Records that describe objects

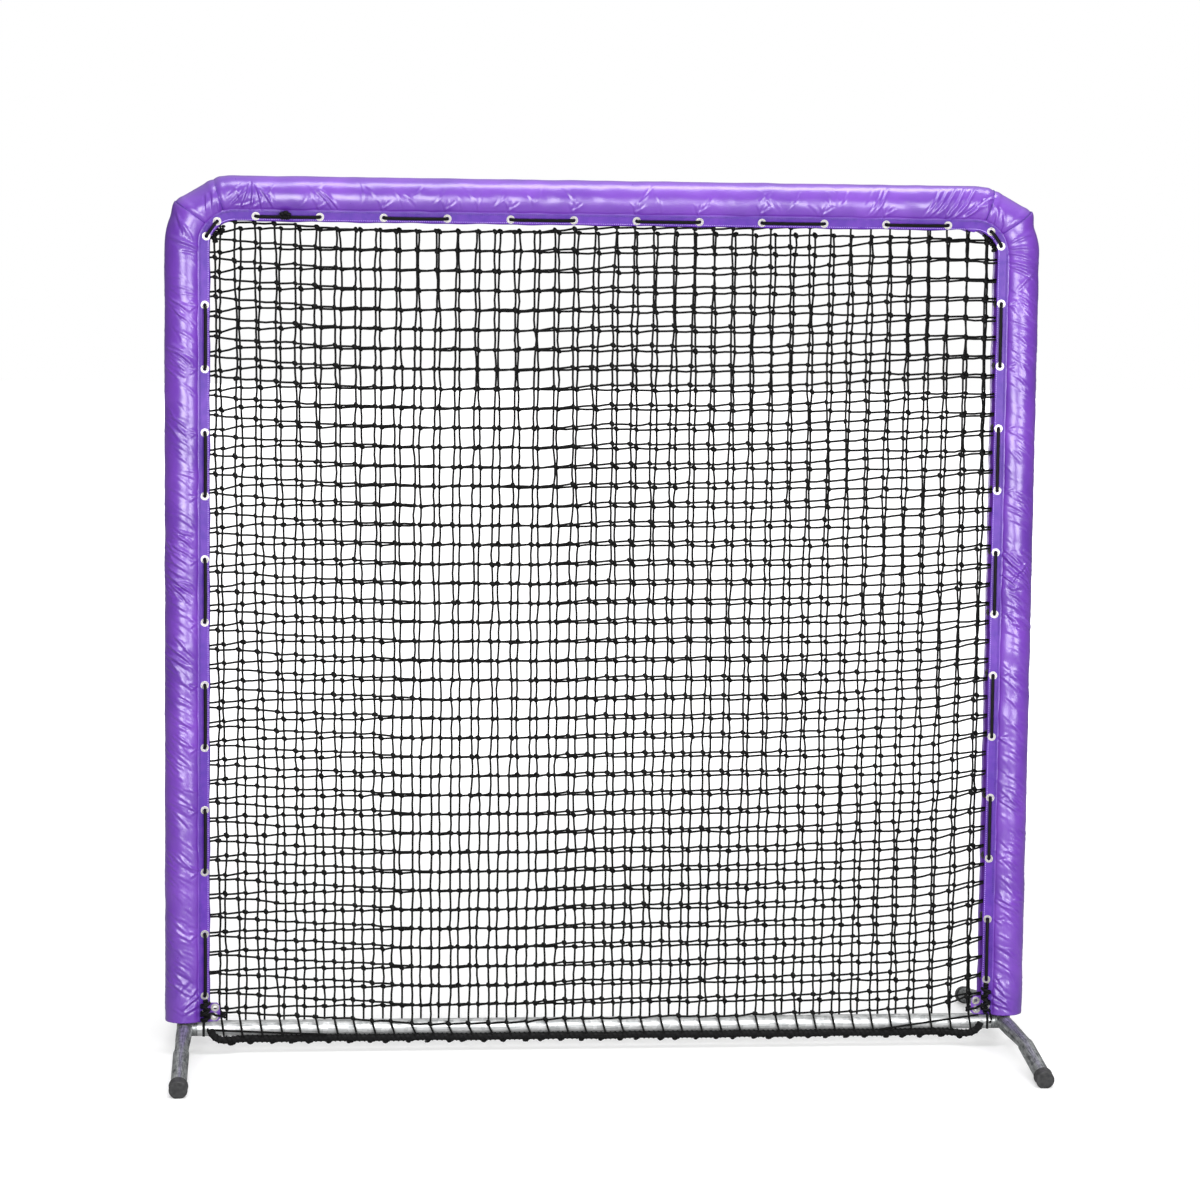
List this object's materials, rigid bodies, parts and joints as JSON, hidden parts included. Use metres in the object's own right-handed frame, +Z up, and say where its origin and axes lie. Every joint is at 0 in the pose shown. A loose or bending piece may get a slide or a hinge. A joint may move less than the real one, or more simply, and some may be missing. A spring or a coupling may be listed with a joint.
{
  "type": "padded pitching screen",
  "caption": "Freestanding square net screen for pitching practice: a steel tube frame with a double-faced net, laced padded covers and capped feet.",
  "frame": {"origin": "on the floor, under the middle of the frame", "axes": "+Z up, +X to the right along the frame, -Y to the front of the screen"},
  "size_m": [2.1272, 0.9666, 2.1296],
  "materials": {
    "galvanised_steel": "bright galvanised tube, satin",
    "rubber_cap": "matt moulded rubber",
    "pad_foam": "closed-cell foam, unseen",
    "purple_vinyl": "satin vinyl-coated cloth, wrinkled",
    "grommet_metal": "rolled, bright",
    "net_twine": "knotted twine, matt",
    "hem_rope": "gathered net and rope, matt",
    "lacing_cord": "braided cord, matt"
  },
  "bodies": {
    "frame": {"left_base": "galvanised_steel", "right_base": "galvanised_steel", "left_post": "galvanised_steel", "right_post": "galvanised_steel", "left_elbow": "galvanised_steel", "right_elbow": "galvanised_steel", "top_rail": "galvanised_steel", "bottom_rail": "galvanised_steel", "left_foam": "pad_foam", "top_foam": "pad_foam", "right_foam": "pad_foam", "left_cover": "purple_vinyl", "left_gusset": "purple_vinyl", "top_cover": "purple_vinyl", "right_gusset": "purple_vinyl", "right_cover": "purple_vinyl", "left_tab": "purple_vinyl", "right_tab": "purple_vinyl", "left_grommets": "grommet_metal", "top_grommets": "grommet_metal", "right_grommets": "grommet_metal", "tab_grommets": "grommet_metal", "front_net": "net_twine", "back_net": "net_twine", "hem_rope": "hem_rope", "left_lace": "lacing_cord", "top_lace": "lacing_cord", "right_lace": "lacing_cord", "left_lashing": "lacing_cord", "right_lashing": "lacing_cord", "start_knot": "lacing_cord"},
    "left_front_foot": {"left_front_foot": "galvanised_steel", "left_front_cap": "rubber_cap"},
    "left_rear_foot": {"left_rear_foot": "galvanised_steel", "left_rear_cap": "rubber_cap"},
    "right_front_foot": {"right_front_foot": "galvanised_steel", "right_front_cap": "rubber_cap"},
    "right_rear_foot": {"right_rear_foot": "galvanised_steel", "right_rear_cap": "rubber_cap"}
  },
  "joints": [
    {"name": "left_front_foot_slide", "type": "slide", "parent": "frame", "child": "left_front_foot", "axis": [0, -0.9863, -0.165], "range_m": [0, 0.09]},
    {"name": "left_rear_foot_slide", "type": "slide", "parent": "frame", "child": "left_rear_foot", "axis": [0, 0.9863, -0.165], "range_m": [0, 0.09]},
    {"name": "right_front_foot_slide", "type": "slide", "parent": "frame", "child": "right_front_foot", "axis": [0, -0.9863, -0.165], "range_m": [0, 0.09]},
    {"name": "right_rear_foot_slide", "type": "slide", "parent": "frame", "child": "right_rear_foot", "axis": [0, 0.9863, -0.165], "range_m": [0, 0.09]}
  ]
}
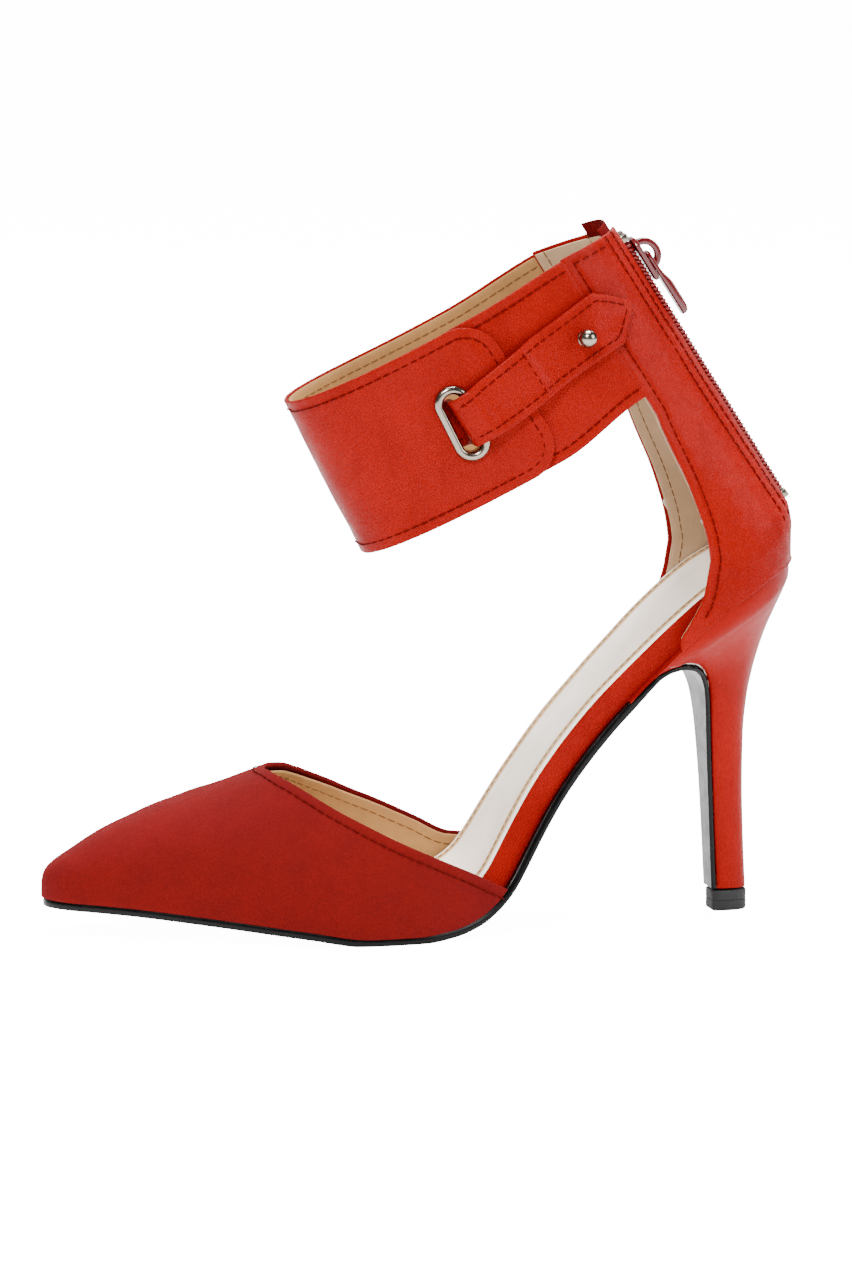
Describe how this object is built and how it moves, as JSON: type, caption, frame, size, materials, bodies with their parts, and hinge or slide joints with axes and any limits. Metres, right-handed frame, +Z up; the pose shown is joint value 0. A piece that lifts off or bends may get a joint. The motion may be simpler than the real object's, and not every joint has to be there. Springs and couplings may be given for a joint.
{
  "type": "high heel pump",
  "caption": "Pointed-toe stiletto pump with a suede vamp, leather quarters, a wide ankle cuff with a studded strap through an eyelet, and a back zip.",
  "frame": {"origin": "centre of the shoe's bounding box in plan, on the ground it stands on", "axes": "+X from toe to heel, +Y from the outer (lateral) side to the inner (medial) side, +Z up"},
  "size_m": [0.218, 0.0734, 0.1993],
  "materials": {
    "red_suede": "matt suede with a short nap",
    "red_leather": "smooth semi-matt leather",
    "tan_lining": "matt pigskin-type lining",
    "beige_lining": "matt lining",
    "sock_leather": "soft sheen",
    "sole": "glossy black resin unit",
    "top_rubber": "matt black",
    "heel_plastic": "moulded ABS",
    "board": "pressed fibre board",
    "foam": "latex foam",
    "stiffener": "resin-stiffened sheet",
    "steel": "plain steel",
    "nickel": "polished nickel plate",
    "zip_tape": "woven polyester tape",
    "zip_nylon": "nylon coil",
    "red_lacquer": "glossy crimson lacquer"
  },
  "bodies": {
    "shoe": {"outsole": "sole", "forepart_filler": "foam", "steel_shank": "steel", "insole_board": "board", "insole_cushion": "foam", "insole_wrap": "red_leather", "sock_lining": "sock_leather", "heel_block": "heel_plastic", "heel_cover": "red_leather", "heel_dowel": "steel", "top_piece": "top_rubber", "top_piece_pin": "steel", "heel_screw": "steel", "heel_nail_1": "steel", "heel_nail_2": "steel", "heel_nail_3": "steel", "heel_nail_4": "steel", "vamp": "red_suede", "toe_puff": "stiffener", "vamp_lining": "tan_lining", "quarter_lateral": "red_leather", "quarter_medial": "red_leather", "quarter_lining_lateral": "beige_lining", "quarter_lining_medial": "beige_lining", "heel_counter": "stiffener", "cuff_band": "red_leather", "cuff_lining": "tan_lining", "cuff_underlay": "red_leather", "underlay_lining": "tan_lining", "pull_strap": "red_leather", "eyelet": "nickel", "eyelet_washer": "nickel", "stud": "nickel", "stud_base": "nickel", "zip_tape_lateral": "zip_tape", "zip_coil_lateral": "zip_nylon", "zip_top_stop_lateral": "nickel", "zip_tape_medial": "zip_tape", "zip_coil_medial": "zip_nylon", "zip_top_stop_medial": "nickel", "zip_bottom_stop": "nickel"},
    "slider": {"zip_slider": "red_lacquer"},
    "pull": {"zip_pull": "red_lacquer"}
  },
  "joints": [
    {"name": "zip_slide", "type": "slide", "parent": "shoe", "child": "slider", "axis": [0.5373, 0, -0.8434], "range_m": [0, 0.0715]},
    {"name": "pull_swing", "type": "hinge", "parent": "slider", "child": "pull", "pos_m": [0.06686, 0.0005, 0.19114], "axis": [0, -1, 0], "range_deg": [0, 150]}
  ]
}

**PROBLEM STATEMENT**
Please reproduce all of the entries exactly as they stand.

**RESPONSE TO THIS EXERCISE**
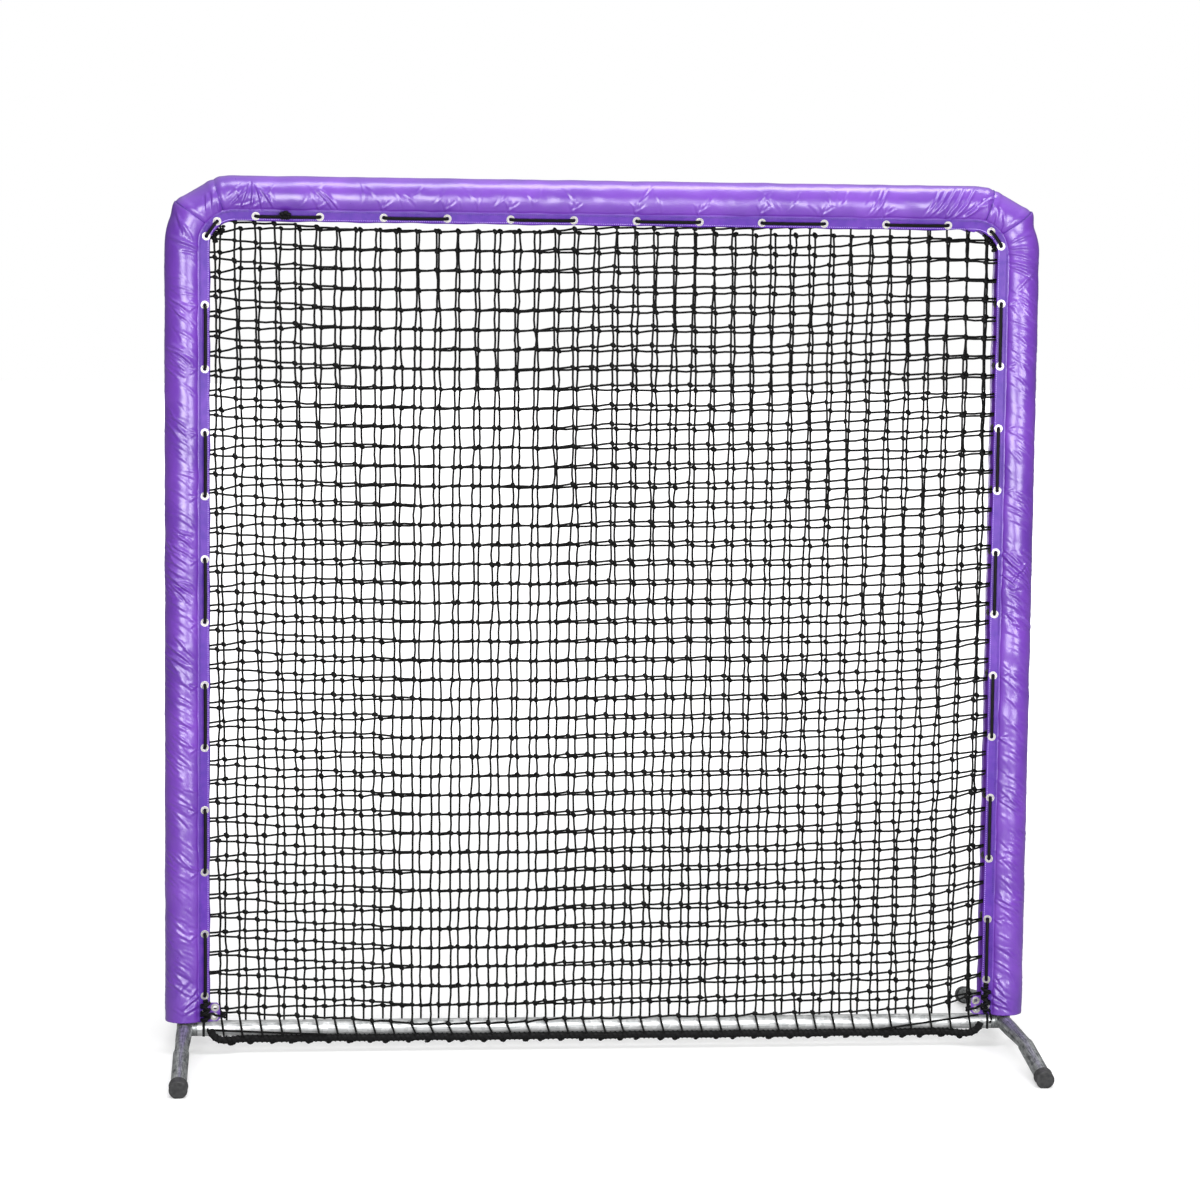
List this object's materials, rigid bodies, parts and joints as JSON, hidden parts included. Use metres in the object's own right-handed frame, +Z up, and say where its origin and axes lie. Every joint is at 0 in the pose shown. A loose or bending piece may get a slide or a hinge. A joint may move less than the real one, or more simply, and some may be missing. A spring or a coupling may be listed with a joint.
{
  "type": "padded pitching screen",
  "caption": "Freestanding square net screen for pitching practice: a steel tube frame with a double-faced net, laced padded covers and capped feet.",
  "frame": {"origin": "on the floor, under the middle of the frame", "axes": "+Z up, +X to the right along the frame, -Y to the front of the screen"},
  "size_m": [2.1272, 0.9666, 2.1296],
  "materials": {
    "galvanised_steel": "bright galvanised tube, satin",
    "rubber_cap": "matt moulded rubber",
    "pad_foam": "closed-cell foam, unseen",
    "purple_vinyl": "satin vinyl-coated cloth, wrinkled",
    "grommet_metal": "rolled, bright",
    "net_twine": "knotted twine, matt",
    "hem_rope": "gathered net and rope, matt",
    "lacing_cord": "braided cord, matt"
  },
  "bodies": {
    "frame": {"left_base": "galvanised_steel", "right_base": "galvanised_steel", "left_post": "galvanised_steel", "right_post": "galvanised_steel", "left_elbow": "galvanised_steel", "right_elbow": "galvanised_steel", "top_rail": "galvanised_steel", "bottom_rail": "galvanised_steel", "left_foam": "pad_foam", "top_foam": "pad_foam", "right_foam": "pad_foam", "left_cover": "purple_vinyl", "left_gusset": "purple_vinyl", "top_cover": "purple_vinyl", "right_gusset": "purple_vinyl", "right_cover": "purple_vinyl", "left_tab": "purple_vinyl", "right_tab": "purple_vinyl", "left_grommets": "grommet_metal", "top_grommets": "grommet_metal", "right_grommets": "grommet_metal", "tab_grommets": "grommet_metal", "front_net": "net_twine", "back_net": "net_twine", "hem_rope": "hem_rope", "left_lace": "lacing_cord", "top_lace": "lacing_cord", "right_lace": "lacing_cord", "left_lashing": "lacing_cord", "right_lashing": "lacing_cord", "start_knot": "lacing_cord"},
    "left_front_foot": {"left_front_foot": "galvanised_steel", "left_front_cap": "rubber_cap"},
    "left_rear_foot": {"left_rear_foot": "galvanised_steel", "left_rear_cap": "rubber_cap"},
    "right_front_foot": {"right_front_foot": "galvanised_steel", "right_front_cap": "rubber_cap"},
    "right_rear_foot": {"right_rear_foot": "galvanised_steel", "right_rear_cap": "rubber_cap"}
  },
  "joints": [
    {"name": "left_front_foot_slide", "type": "slide", "parent": "frame", "child": "left_front_foot", "axis": [0, -0.9863, -0.165], "range_m": [0, 0.09]},
    {"name": "left_rear_foot_slide", "type": "slide", "parent": "frame", "child": "left_rear_foot", "axis": [0, 0.9863, -0.165], "range_m": [0, 0.09]},
    {"name": "right_front_foot_slide", "type": "slide", "parent": "frame", "child": "right_front_foot", "axis": [0, -0.9863, -0.165], "range_m": [0, 0.09]},
    {"name": "right_rear_foot_slide", "type": "slide", "parent": "frame", "child": "right_rear_foot", "axis": [0, 0.9863, -0.165], "range_m": [0, 0.09]}
  ]
}
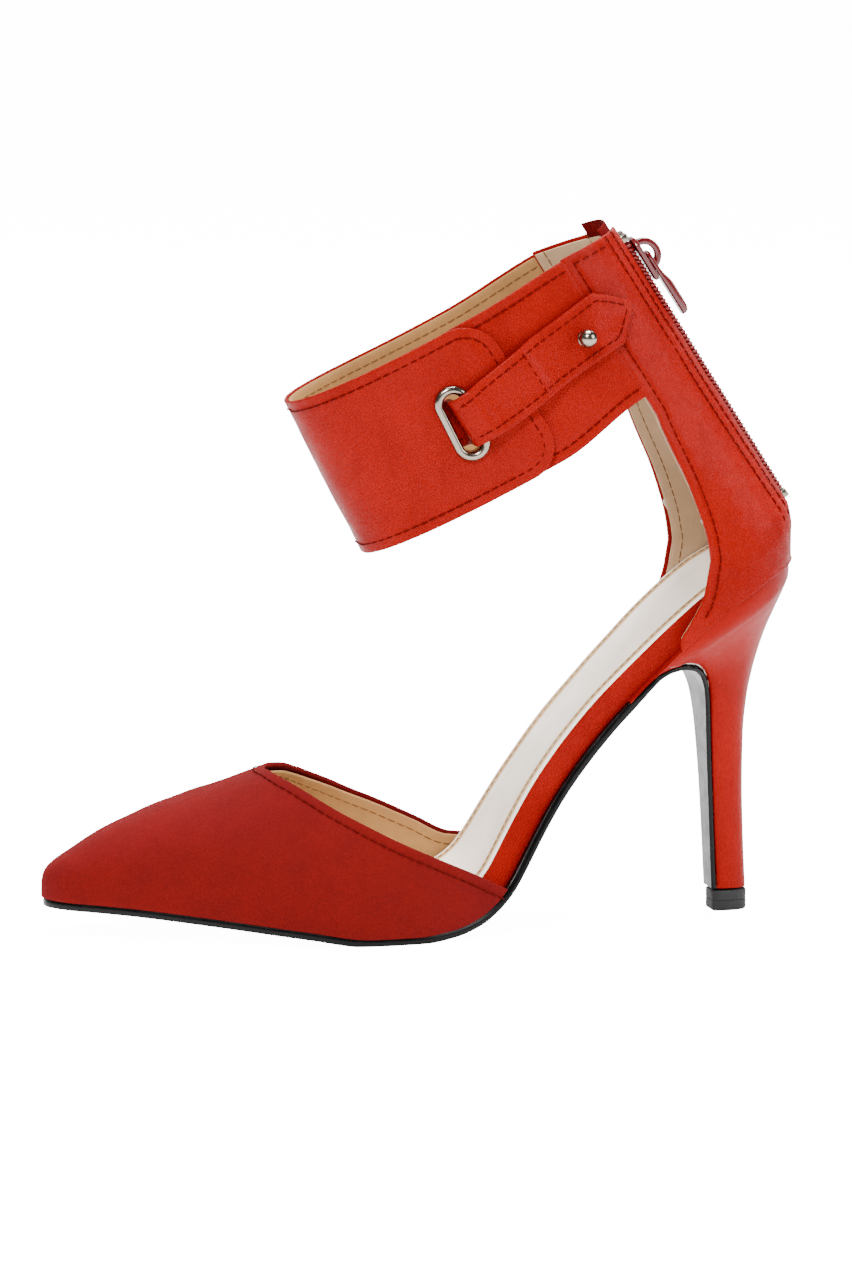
Describe how this object is built and how it moves, as JSON: type, caption, frame, size, materials, bodies with their parts, and hinge or slide joints with axes and any limits. Metres, right-handed frame, +Z up; the pose shown is joint value 0. A piece that lifts off or bends may get a joint. The motion may be simpler than the real object's, and not every joint has to be there. Springs and couplings may be given for a joint.
{
  "type": "high heel pump",
  "caption": "Pointed-toe stiletto pump with a suede vamp, leather quarters, a wide ankle cuff with a studded strap through an eyelet, and a back zip.",
  "frame": {"origin": "centre of the shoe's bounding box in plan, on the ground it stands on", "axes": "+X from toe to heel, +Y from the outer (lateral) side to the inner (medial) side, +Z up"},
  "size_m": [0.218, 0.0734, 0.1993],
  "materials": {
    "red_suede": "matt suede with a short nap",
    "red_leather": "smooth semi-matt leather",
    "tan_lining": "matt pigskin-type lining",
    "beige_lining": "matt lining",
    "sock_leather": "soft sheen",
    "sole": "glossy black resin unit",
    "top_rubber": "matt black",
    "heel_plastic": "moulded ABS",
    "board": "pressed fibre board",
    "foam": "latex foam",
    "stiffener": "resin-stiffened sheet",
    "steel": "plain steel",
    "nickel": "polished nickel plate",
    "zip_tape": "woven polyester tape",
    "zip_nylon": "nylon coil",
    "red_lacquer": "glossy crimson lacquer"
  },
  "bodies": {
    "shoe": {"outsole": "sole", "forepart_filler": "foam", "steel_shank": "steel", "insole_board": "board", "insole_cushion": "foam", "insole_wrap": "red_leather", "sock_lining": "sock_leather", "heel_block": "heel_plastic", "heel_cover": "red_leather", "heel_dowel": "steel", "top_piece": "top_rubber", "top_piece_pin": "steel", "heel_screw": "steel", "heel_nail_1": "steel", "heel_nail_2": "steel", "heel_nail_3": "steel", "heel_nail_4": "steel", "vamp": "red_suede", "toe_puff": "stiffener", "vamp_lining": "tan_lining", "quarter_lateral": "red_leather", "quarter_medial": "red_leather", "quarter_lining_lateral": "beige_lining", "quarter_lining_medial": "beige_lining", "heel_counter": "stiffener", "cuff_band": "red_leather", "cuff_lining": "tan_lining", "cuff_underlay": "red_leather", "underlay_lining": "tan_lining", "pull_strap": "red_leather", "eyelet": "nickel", "eyelet_washer": "nickel", "stud": "nickel", "stud_base": "nickel", "zip_tape_lateral": "zip_tape", "zip_coil_lateral": "zip_nylon", "zip_top_stop_lateral": "nickel", "zip_tape_medial": "zip_tape", "zip_coil_medial": "zip_nylon", "zip_top_stop_medial": "nickel", "zip_bottom_stop": "nickel"},
    "slider": {"zip_slider": "red_lacquer"},
    "pull": {"zip_pull": "red_lacquer"}
  },
  "joints": [
    {"name": "zip_slide", "type": "slide", "parent": "shoe", "child": "slider", "axis": [0.5373, 0, -0.8434], "range_m": [0, 0.0715]},
    {"name": "pull_swing", "type": "hinge", "parent": "slider", "child": "pull", "pos_m": [0.06686, 0.0005, 0.19114], "axis": [0, -1, 0], "range_deg": [0, 150]}
  ]
}